Holt may sound a bit snobbish; however the membership of the association (which preferred not to call itself a “club”) reads like a virtual Who’s Who of the literary and artistic world – early members including Calvert Vaux, Asher Durand, Winslow Homer, Edwin Booth, Joseph W. Harper and Thomas Cole.

William Cullen Bryant most often gets credit for founding the group in 1847 “to promote the advancement of art and literature;” however there were several erudite gentlemen responsible including William Kemble, William H. Appleton and Asher B. Durand. The name of the club reflected the founders’ intentions to limit membership to no more than 100 – a carry-over from the earlier Sketch Club also founded by Bryant.

Membership was offered to “Artists, Literary Men, Scientists, Physicians, Officers of the Army and Navy, members of the Bench and Bar, Engineers, Clergymen, Representatives of the Press, Merchants and men of leisure.” In effect, anyone with wealth, breeding and education.

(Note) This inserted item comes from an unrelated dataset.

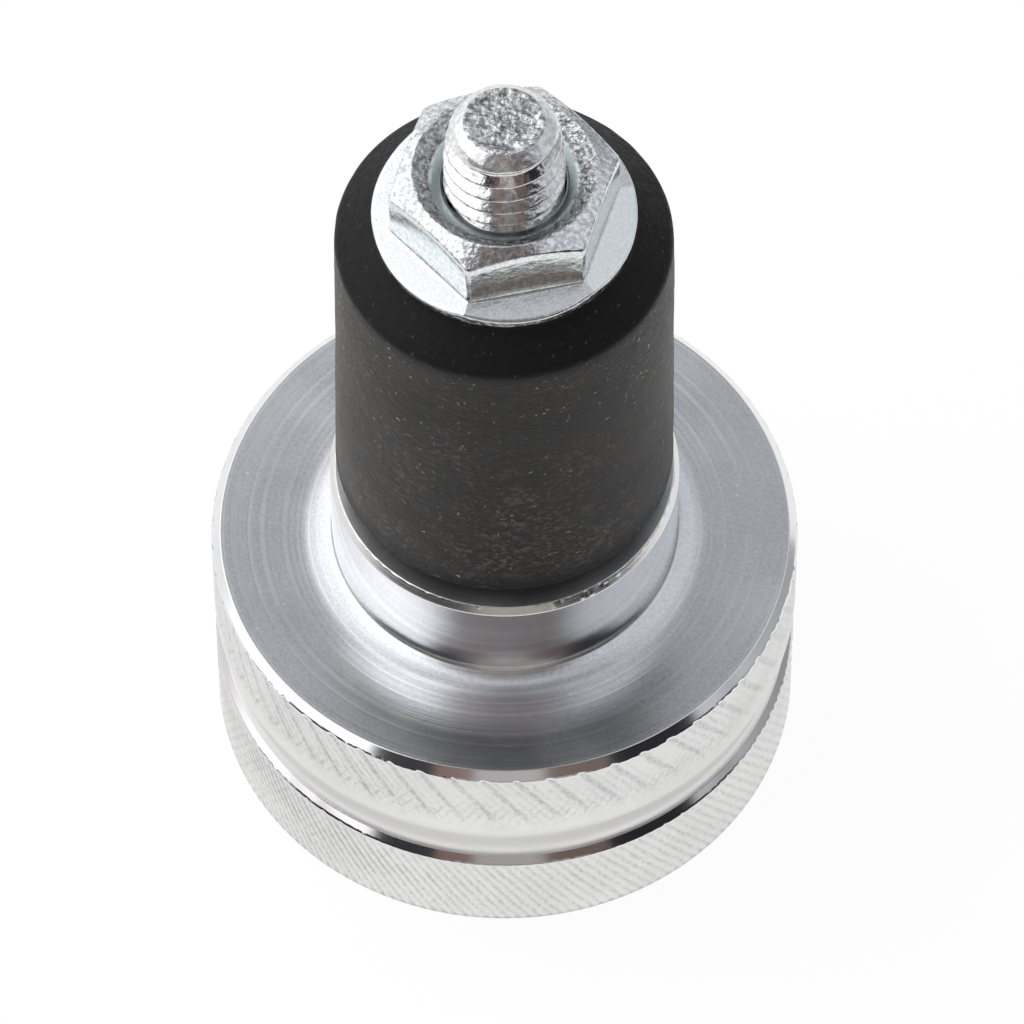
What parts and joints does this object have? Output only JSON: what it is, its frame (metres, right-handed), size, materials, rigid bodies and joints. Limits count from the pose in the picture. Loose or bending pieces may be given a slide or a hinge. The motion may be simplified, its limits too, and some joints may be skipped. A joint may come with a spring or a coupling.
{
  "type": "bar end weight",
  "caption": "Handlebar end weight: knurled aluminium head with a grip groove and turned spigot, rubber expander sleeve, socket head screw and flange nut.",
  "frame": {"origin": "centre of the outer end face, on which the part stands", "axes": "+Z along the screw's axis, from the outer end towards the nut and into the bar"},
  "size_m": [0.0302, 0.0302, 0.0508],
  "materials": {
    "turned_aluminium": "turned and knurled, satin shoulder, bright spigot and edges",
    "black_rubber": "matte black rubber, dusty, with faint mould marks",
    "zinc_steel": "bright zinc plate, rough on stamped faces"
  },
  "bodies": {
    "root": {"weight_body": "turned_aluminium", "expander_rubber": "black_rubber", "clamp_bolt": "zinc_steel", "flange_nut": "zinc_steel"}
  },
  "joints": []
}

After the Civil War, the club established its first permanent headquarters on East 15th Street. As the century ground to an end, the members began talking of a new, roomier clubhouse uptown. On November 4, 1898 a committee was formed to locate and purchase a site “somewhere within the territory bounded by Fourth-avenue, Fiftieth-street, Sixth-avenue, and Twenty-third-street, for a sum not to exceed $200,000.”

A committee member noted that a prime lot on an avenue or corner was unnecessary as “we are not in any sense a ‘window club’…The main object we shall hold in view will be to obtain accommodations for a good and commodious picture gallery and a handsome library, besides, of course, the usual parlors and sleeping apartments.

“The purchase of the new site will be made just as soon as possible, and a building then put up to suit the taste of our members.”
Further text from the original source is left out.